» **WHAT YOU SHOULD DO**:
Reproduce, word for word, every line from the first one down to the line containing "DRILL_POINT_ANGLE = 118.0", and nothing else.

• • •

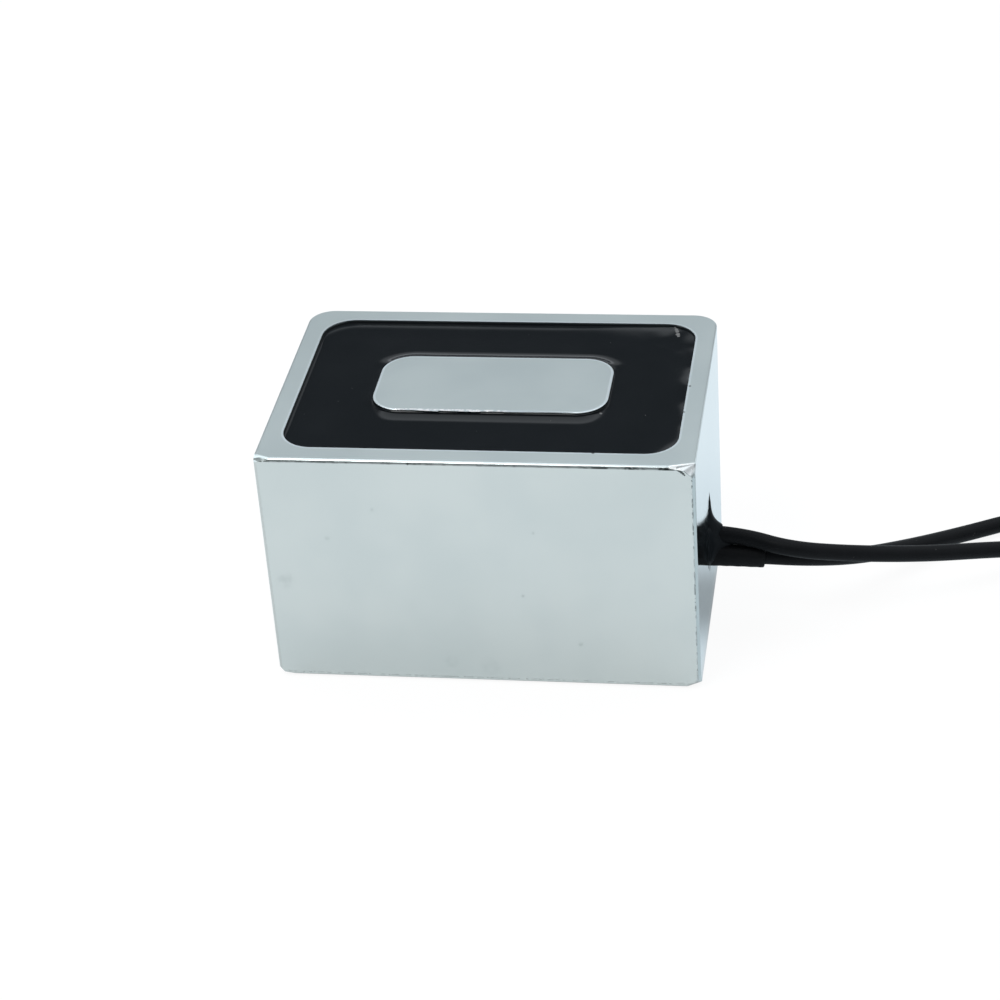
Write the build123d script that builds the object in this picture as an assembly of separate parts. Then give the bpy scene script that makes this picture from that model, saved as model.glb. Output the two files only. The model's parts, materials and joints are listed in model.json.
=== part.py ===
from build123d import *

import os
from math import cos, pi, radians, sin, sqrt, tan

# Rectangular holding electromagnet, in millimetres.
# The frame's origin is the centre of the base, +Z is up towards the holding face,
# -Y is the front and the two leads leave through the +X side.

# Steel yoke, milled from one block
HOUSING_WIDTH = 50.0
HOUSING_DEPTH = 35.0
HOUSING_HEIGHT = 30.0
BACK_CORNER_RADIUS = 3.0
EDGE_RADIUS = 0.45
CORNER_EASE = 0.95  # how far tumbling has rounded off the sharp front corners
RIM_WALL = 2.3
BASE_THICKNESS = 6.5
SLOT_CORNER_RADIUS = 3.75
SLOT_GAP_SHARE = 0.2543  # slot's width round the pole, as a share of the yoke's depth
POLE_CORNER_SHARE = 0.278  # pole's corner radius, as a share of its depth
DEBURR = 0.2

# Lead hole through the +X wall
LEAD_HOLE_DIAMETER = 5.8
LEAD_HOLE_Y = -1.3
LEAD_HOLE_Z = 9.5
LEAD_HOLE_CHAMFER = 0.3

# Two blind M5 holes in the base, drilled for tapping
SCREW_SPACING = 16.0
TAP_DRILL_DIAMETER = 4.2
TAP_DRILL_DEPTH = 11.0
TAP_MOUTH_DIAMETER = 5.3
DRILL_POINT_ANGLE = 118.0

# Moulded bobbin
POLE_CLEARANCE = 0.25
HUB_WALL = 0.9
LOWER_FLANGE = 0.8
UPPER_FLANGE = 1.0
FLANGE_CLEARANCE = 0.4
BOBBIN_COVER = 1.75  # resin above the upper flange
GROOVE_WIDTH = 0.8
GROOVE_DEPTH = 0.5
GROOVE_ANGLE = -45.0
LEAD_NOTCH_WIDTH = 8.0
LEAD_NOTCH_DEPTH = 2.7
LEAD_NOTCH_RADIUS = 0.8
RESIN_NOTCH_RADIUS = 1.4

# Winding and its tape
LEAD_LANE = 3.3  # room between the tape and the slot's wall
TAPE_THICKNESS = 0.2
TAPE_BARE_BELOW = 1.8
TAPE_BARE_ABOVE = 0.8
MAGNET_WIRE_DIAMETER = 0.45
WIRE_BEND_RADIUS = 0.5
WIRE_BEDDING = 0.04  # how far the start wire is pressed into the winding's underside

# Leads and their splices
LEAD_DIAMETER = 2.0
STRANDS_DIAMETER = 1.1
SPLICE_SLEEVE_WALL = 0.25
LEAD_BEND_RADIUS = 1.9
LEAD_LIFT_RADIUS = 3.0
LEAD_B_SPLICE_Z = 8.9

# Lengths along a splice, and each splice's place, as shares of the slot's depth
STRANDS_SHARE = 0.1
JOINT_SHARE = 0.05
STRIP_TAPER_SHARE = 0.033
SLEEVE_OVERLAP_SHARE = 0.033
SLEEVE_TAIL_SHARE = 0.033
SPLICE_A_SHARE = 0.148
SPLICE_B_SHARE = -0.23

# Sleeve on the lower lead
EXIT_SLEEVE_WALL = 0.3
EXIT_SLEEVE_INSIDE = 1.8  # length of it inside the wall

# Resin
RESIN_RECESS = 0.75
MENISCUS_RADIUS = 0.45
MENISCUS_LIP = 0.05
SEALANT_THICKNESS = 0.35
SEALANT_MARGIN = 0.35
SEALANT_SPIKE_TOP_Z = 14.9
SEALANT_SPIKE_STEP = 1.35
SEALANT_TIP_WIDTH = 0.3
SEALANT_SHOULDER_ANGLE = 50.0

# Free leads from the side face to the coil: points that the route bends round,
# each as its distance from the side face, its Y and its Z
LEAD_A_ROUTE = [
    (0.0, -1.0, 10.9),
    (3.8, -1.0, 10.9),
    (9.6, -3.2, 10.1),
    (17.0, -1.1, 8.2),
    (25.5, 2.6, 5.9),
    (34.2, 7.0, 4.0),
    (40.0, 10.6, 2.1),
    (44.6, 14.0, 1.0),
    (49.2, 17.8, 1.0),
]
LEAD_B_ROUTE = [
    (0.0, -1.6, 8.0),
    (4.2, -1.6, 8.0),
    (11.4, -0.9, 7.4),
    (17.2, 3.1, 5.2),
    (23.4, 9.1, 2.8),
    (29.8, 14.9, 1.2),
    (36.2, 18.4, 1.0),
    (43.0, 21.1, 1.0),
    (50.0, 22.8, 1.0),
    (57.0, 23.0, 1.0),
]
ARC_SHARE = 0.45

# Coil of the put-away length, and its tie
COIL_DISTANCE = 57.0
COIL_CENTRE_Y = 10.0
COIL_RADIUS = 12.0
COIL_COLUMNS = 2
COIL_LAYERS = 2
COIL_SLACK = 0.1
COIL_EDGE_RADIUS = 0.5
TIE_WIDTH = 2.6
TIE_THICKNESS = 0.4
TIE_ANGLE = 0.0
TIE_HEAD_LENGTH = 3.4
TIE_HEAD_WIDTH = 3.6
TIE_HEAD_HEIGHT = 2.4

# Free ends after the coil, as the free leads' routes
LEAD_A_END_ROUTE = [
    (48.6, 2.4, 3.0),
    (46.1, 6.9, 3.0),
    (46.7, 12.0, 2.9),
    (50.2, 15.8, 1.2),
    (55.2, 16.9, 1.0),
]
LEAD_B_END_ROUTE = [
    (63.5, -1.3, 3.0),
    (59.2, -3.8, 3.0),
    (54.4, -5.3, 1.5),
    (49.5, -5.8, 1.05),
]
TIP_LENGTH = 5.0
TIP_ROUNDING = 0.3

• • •

» **THE ANSWER**:
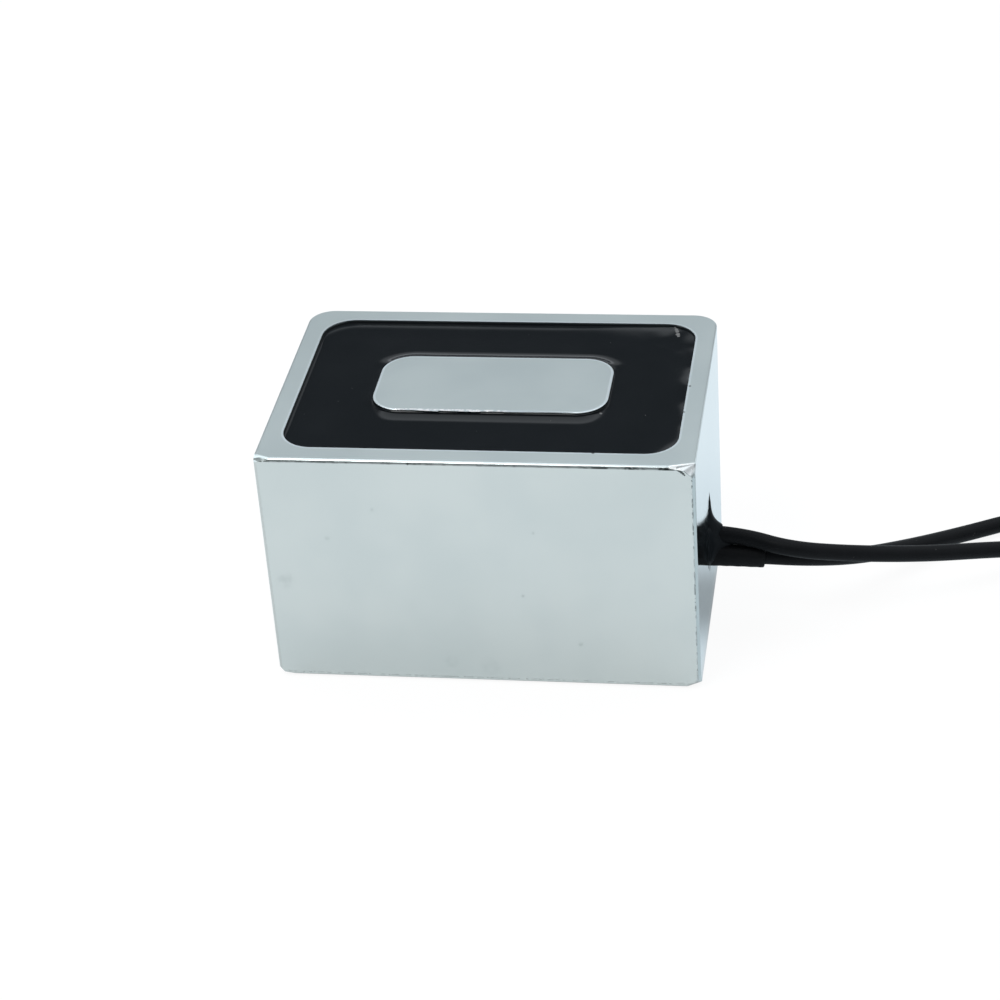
Write the build123d script that builds the object in this picture as an assembly of separate parts. Then give the bpy scene script that makes this picture from that model, saved as model.glb. Output the two files only. The model's parts, materials and joints are listed in model.json.
=== part.py ===
from build123d import *

import os
from math import cos, pi, radians, sin, sqrt, tan

# Rectangular holding electromagnet, in millimetres.
# The frame's origin is the centre of the base, +Z is up towards the holding face,
# -Y is the front and the two leads leave through the +X side.

# Steel yoke, milled from one block
HOUSING_WIDTH = 50.0
HOUSING_DEPTH = 35.0
HOUSING_HEIGHT = 30.0
BACK_CORNER_RADIUS = 3.0
EDGE_RADIUS = 0.45
CORNER_EASE = 0.95  # how far tumbling has rounded off the sharp front corners
RIM_WALL = 2.3
BASE_THICKNESS = 6.5
SLOT_CORNER_RADIUS = 3.75
SLOT_GAP_SHARE = 0.2543  # slot's width round the pole, as a share of the yoke's depth
POLE_CORNER_SHARE = 0.278  # pole's corner radius, as a share of its depth
DEBURR = 0.2

# Lead hole through the +X wall
LEAD_HOLE_DIAMETER = 5.8
LEAD_HOLE_Y = -1.3
LEAD_HOLE_Z = 9.5
LEAD_HOLE_CHAMFER = 0.3

# Two blind M5 holes in the base, drilled for tapping
SCREW_SPACING = 16.0
TAP_DRILL_DIAMETER = 4.2
TAP_DRILL_DEPTH = 11.0
TAP_MOUTH_DIAMETER = 5.3
DRILL_POINT_ANGLE = 118.0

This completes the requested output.